Belts of trees and hedges have been planted as windbreaks on farmland for centuries. Only 140 metres of shelter some nine metres deep will protect from six to eight acres in its lee downwind and between one to two acres of land upwind.
Around buildings the right trees in the right places can lead to savings of up to 25% on the winter fuel bill.
To stop soil erosion
The top few inches of soil are the most productive. This is enriched by plant litter from trees. Shelter from tree leaves and the binding action of tree roots help to prevent rain from washing soil away to pollute lakes and rivers. In woods about 85% of rainwater is absorbed, to be released gradually over time.
To reduce noise pollution
Persistent urban noise reduces the quality of life, but trees and other vegetation can help diffuse it. The foliage of trees is flexible and soft and so absorbs sound, whilst their branches and trunks deflect it. A woodland 30 metres wide will reduce noise by 21 decibels – an appreciable amount.
For local people
In community woods the emphasis is on green spaces for public access for recreation. They include paths and involve local users in the planning and planting process. Trees play an important part in the fabric of parks and open spaces where people can relax from the stresses of modern life.
A history of tree loss
Tree cover has been declining over a very long time; in fact since clearances for agriculture were started by neolithic man about 6,000 years ago.
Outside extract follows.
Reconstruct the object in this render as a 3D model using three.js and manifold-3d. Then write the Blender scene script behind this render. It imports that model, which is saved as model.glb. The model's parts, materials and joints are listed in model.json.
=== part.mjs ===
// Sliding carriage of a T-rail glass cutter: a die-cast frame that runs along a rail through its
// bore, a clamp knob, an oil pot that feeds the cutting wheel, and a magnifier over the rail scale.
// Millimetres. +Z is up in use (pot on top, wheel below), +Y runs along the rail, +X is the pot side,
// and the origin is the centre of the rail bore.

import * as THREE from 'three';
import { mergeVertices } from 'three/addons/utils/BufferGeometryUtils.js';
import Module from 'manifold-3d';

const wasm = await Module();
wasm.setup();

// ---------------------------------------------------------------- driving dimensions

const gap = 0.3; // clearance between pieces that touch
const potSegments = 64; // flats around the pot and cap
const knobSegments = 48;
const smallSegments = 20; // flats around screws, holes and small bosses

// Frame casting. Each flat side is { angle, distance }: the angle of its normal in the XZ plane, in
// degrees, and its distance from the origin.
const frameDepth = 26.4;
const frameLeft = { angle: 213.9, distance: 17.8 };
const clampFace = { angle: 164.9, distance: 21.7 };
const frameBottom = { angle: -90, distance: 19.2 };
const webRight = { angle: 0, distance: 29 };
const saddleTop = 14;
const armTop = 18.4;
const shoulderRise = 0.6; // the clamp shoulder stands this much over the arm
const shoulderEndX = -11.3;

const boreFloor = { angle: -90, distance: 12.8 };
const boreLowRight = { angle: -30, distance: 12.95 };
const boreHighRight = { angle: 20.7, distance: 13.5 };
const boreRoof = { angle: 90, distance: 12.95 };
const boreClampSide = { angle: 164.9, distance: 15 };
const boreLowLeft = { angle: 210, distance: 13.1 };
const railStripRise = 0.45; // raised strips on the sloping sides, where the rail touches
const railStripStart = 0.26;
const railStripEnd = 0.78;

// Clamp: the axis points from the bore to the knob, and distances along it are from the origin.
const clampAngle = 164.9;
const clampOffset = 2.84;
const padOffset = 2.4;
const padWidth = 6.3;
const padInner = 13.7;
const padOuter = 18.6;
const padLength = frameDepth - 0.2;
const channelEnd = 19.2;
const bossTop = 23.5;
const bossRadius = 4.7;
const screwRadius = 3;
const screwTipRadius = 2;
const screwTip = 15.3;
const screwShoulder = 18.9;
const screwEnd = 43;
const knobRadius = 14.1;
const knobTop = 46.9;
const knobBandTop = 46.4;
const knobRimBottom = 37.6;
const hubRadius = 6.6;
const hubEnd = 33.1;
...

The original total forest cover had probably halved by the Iron Age (800BC-100AD) and been reduced to 15% by the time the Domesday Book was written in 1086.
Woodlands were very important in the local economy and through coppicing provided brush, poles and timber for firewood, fencing and building needs.
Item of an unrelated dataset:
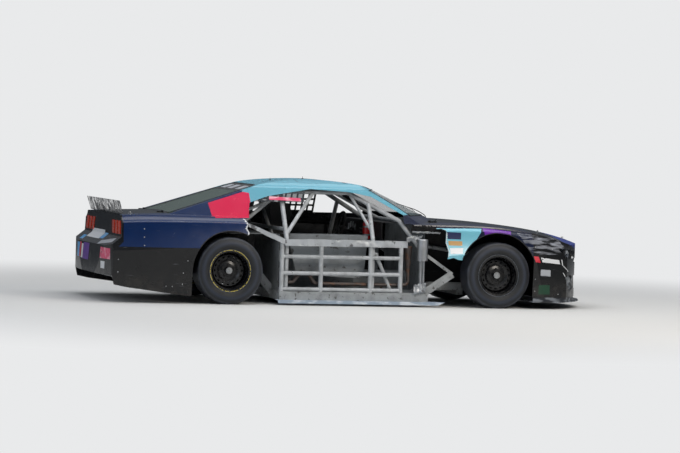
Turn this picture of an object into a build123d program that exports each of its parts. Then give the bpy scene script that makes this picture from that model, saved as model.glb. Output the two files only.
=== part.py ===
"""Stock car with its right door and skirt torn away, so that the welded tube frame shows.

Millimetres. +X is forward, +Y is the car's left, +Z is up. The origin is on the ground,
under the middle of the car. Every welded or bolted piece is a solid of its own.
"""

import os
from collections import namedtuple
from math import cos, radians, sin, sqrt, tan

from build123d import *

os.makedirs("parts", exist_ok=True)

# Overall sizes
wheelbase = 2743
front_overhang = 1090
rear_overhang = 1225
half_width = 975
skin = 5  # thickness of a body panel
lid_gap = 7  # gap round the hood and the deck lid

front_end = (wheelbase + front_overhang + rear_overhang) / 2
rear_end = -front_end
front_axle_x = front_end - front_overhang
rear_axle_x = rear_end + rear_overhang

# Wheels and tyres
tyre_radius = 328
tyre_width = 296
rim_radius = 208.5
rim_width = 262
rim_wall = 5
hub_recess = 96  # from the outer lip in to the wheel's centre disc
wheel_outer_y = 940
wheel_mid_y = wheel_outer_y - tyre_width / 2
kingpin_y = wheel_mid_y - 62
axle_z = tyre_radius

# Where the panels meet, along X
cowl_x = front_axle_x - 560
door_front_x = front_axle_x - 870
door_rear_x = rear_axle_x + 570
sail_x = rear_axle_x + 175
nose_seam_x = front_axle_x + 352
hood_front_x = front_axle_x + 958
deck_front_x = rear_axle_x - 600
deck_rear_x = rear_axle_x - 1065
torn_fender_x = front_axle_x - 552
torn_quarter_x = rear_axle_x + 162

# Heights
belt_z = 852
sill_z = 75
roof_z = 1230
arch_radius = 400
rear_arch_radius = 386
lid_half_width = 640

# Frame and cage
cage_tube = 22.2  # radius
bar_tube = 22.2
rail_width = 76
rail_height = 84
rail_z = 52
rail_y = 842


def save(piece, label):
    """Labels a finished piece and writes it as a file of its own."""
    piece.part.label = label
    export_step(piece.part, f"parts/{label}.step")


# The outer body. Each station is a cross-section, with heights and half widths.
Station = namedtuple("Station", "x low_w mid_w mid_z shoulder_w shoulder_z edge_w edge_z crown_z")
stations = [
    Station(rear_end - 40, 868, 902, 500, 862, 752, 800, 812, 838),
    Station(rear_axle_x - 560, 925, 965, 540, 915, 790, 830, 855, 884),
    Station(rear_axle_x, 935, 975, 560, 912, 790, 826, 848, 880),
    Station(rear_axle_x + 950, 925, 952, 480, 890, 760, 800, 828, 858),
    Station(front_axle_x - 830, 930, 955, 480, 900, 752, 835, 812, 866),
    Station(front_axle_x, 940, 975, 540, 936, 748, 872, 800, 832),
    Station(front_axle_x + 500, 935, 962, 430, 915, 655, 850, 724, 778),
    Station(front_end + 60, 900, 925, 330, 860, 452, 790, 512, 590),
]
tail_lean = 148  # how far the top of the tail sits ahead of its bumper
tail_bumper_z = 545
tail_shelf_z = 640
tail_low_z = 262
tail_sill_z = 176
nose_x = front_end - 62
nose_low_z = 118
nose_lip_z = 604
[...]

As traditional uses and markets for wood began to decline so did woodland cover. Since 1947, mainly due to mechanisation and intensification of farming methods, 45% of the remaining ancient woodland has disappeared.
By the turn of the century the UK’s woodland cover was 5% – the lowest in Europe. The increase to a cover of 13% (2011 – The State of the UK’s Forests, Woods and Trees: Perspectives from the sector by The Woodland Trust) has been mainly due to plantations or conifer forestry.
National Tree Week, running since 1975, regularly results in many thousands of new trees being planted.
Key findings from Forestry Statistics 2017
The main findings from Forestry Statistics published by The Forestry Commission are:
- The area of woodland in the UK at 31 March 2017 is estimated to be 3.17 million hectares. This represents 13% of the total land area in the UK, 10% in England, 15% in Wales, 18% in Scotland and 8% in Northern Ireland.
- Of the total UK woodland area, 0.86 million hectares (27%) is owned or managed by the Forestry Commission (in England and Scotland), Natural Resources Wales (in Wales) or the Forest Service (in Northern Ireland).
- The total certified woodland area in the UK at 31 March 2017 is 1.39 million hectares, including all Forestry Commission/Natural Resources Wales/Forest Service woodland. Overall, 44% of the UK woodland area is certified.
- Seven thousand hectares of new woodland were created in the UK in 2016-17, with conifers accounting for over one half (54%) of this area.
- A total of 196 sites were served with a Statutory Plant Health Notice in 2016-17, requiring a total of 0.7 thousand hectares of woodland to be felled. (This excludes areas felled within the Phytophthora ramorum management zone in south west Scotland, where a Statutory Plant Health Notice is not required.)